I took along my camera gear, of course. I always do. Every time I have left it home, I’ve always regretted it. Today though I really felt I was carrying it for form’s sake and nothing more. As I cast my mind forward along the route I was planning to follow I couldn’t imagine their being anything to stop and photograph along the way. The night skies heavy and overcast, there was no pretty crescent moon to add interest, and once you get away from the seaside towns there is not much to shoot along the marshes when it is pitch black like this. Today was going to be all about riding.
And then as I was spinning along the seafront at Bexhill-on-Sea I came upon the De Le Warr Pavilion, a 1930s modernist entertainment complex, all lit up and aglow. I’d never seen it lit up before. Not in all the years and countless mornings I have been coming by. Why it should have been at this at this hour of the morning, I haven’t a clue. There was nobody about.
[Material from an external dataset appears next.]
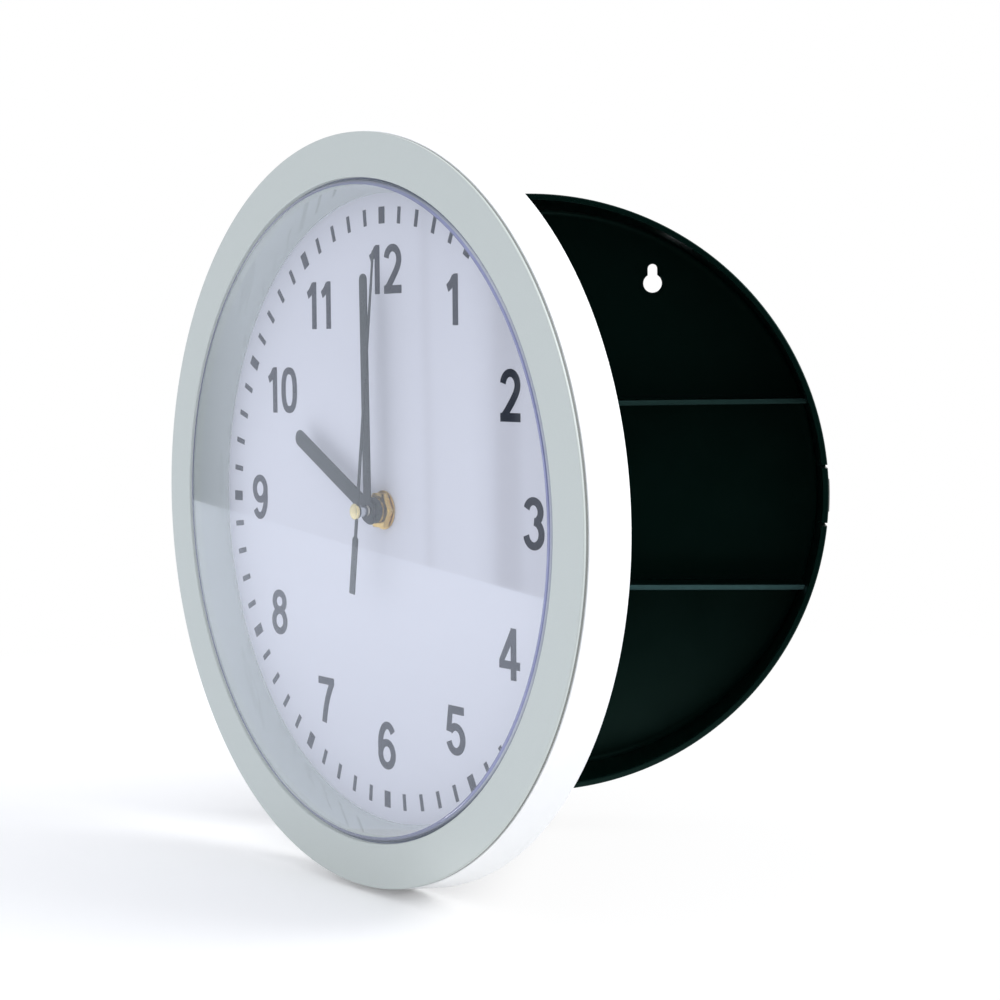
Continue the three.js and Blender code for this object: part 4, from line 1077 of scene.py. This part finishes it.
def curtain_paint():
    """A lit white curtain: soft folds along it, one of them open onto the dark room."""
    material, tree, place = new_material("lit_curtain")
    along = node(tree, "SeparateXYZ", {0: place})
    span = node(tree, "MapRange", {"Value": along.outputs["X"], "From Min": -0.9, "From Max": -1.8})
    folds = node(tree, "ValToRGB", {"Fac": span.outputs["Result"]})
    ramp = folds.color_ramp.elements
    ramp[0].position, ramp[0].color = 0.06, (0.50, 0.535, 0.61, 1)
    ramp[1].position, ramp[1].color = 0.90, (1.05, 1.12, 1.28, 1)
    for position, bright in ((0.10, 0.48), (0.125, 0.02), (0.16, 0.0), (0.195, 0.66), (0.235, 0.90), (0.335, 0.85),
                             (0.357, 0.50), (0.381, 0.88)):
        ramp.new(position).color = (bright, bright * 1.07, bright * 1.22, 1)
    rise = node(tree, "MapRange", {
        "Value": along.outputs["Z"], "From Min": -0.03, "From Max": 0.1, "To Min": 0.96, "To Max": 0.82,
    })
    # The light falls off along the curtain's far end
    far = node(tree, "MapRange", {
        "Value": along.outputs["X"], "From Min": -1.9, "From Max": -2.2, "To Min": 1.0, "To Max": 0.2,
    })
    strength = node(tree, "Math", {0: rise.outputs["Result"], 1: far.outputs["Result"]}, operation="MULTIPLY")
    glow = node(tree, "Emission", {"Color": folds.outputs["Color"], "Strength": strength.outputs[0]})
    return surfaced(material, glow)


def lit_floor_paint():
    """The floor before the curtain, which gets brighter towards it."""
    material, tree, place = new_material("lit_floor_before_curtain")
    reach = node(tree, "VectorMath", {0: place}, operation="LENGTH")
    strength = node(tree, "MapRange", {
        "Value": reach.outputs["Value"], "From Min": 0.2, "From Max": 0.8, "To Min": 1.2, "To Max": 1.45,
    })
    glow = node(tree, "Emission", {"Color": linear("#eaf1ff"), "Strength": strength.outputs["Result"]})
    return surfaced(material, glow)


def reflector(name, corners, material, through=False):
    """A card that only reflections see; `through` lets the lens's rear face mirror it too."""
    item = staged_plane(name, corners, material)
    item.visible_camera = item.visible_diffuse = item.visible_volume_scatter = item.visible_shadow = False
    item.visible_transmission = through


# A lit curtain at the left, and the lit floor before it: the lens reflects them above and below a slanting line
reflector("lit_curtain_left", upright((-500, -304), (ROOM_LEFT, 1371)), curtain_paint(), True)
reflector("lit_floor_left", flat_at(-126.7, [
    (-140, 1500), (ROOM_LEFT, 1500), (ROOM_LEFT, ROOM_FRONT), (-140, ROOM_FRONT),
]), lit_floor_paint(), True)
# A small bright card low at the left, which gives the lens's rounded edge its glint
reflector("glint_card", upright((-63.3, -162.9), (-58.7, -177.1), -123.3, -118.7),
          card_paint("glint_card_paint", "#ffffff", 14.0))
# A dark card behind the camera, which the tray's gloss reflects
reflector("dark_card_behind_camera", upright((ROOM_LEFT, ROOM_FRONT), (3000, ROOM_FRONT)),
          card_paint("dark_card_paint", "#10302a", 1.0))
# A dark card on the floor in front, which keeps the tray's floor as dark as it looks
reflector("dark_card_on_floor", flat_at(-126.6, [
    (-1500, ROOM_FRONT), (1500, ROOM_FRONT), (1500, -40), (-90, -300),
]), card_paint("dark_floor_card_paint", "#10302a", 1.0))

# A soft lamp high at the right, for the shadow at the left of the clock
LAMP_PLACE = Vector((1100, -300, 800)) * MM
LAMP_AIM = Vector((0, -80, -40)) * MM
softbox = bpy.data.lights.new("key_softbox_right", "AREA")
softbox.shape = "RECTANGLE"
softbox.size = softbox.size_y = 700 * MM
softbox.energy = 9.0
lamp = linked("key_softbox_right", softbox)
turn = (LAMP_PLACE - LAMP_AIM).to_track_quat("Z", "Y").to_matrix().to_4x4()
lamp.matrix_world = Matrix.Translation(LAMP_PLACE) @ turn

# A white backdrop all round, which lights matt surfaces a little more softly than it looks
world = bpy.data.worlds.new("white_backdrop")
bpy.context.scene.world = world
world.use_nodes = True
sky = world.node_tree
sky.nodes.clear()
lighting = node(sky, "Background", {"Color": linear("#f7f9ff"), "Strength": 0.98})
backdrop = node(sky, "Background", {"Color": WHITE})
mix = node(sky, "MixShader", {0: seen_directly(sky), 1: lighting.outputs[0], 2: backdrop.outputs[0]})
node(sky, "OutputWorld", {"Surface": mix.outputs[0]})

bpy.context.scene.view_settings.view_transform = "Standard"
But there it was, in all its soft lit modernist glory.
I have been wanting to find a way to photograph this landmark on my rides for some time. I love the curved glass and art deco styling, but to date all my attempts to capture it, in a cycling context, haven’t come to much. Finding it lit up like this was too good an opportunity to pass up, and so I pulled over, dragged out my tripod and went to work. I couldn’t help myself. So – not much mileage to speak of this morning, but by golly a couple of photographs I rather like.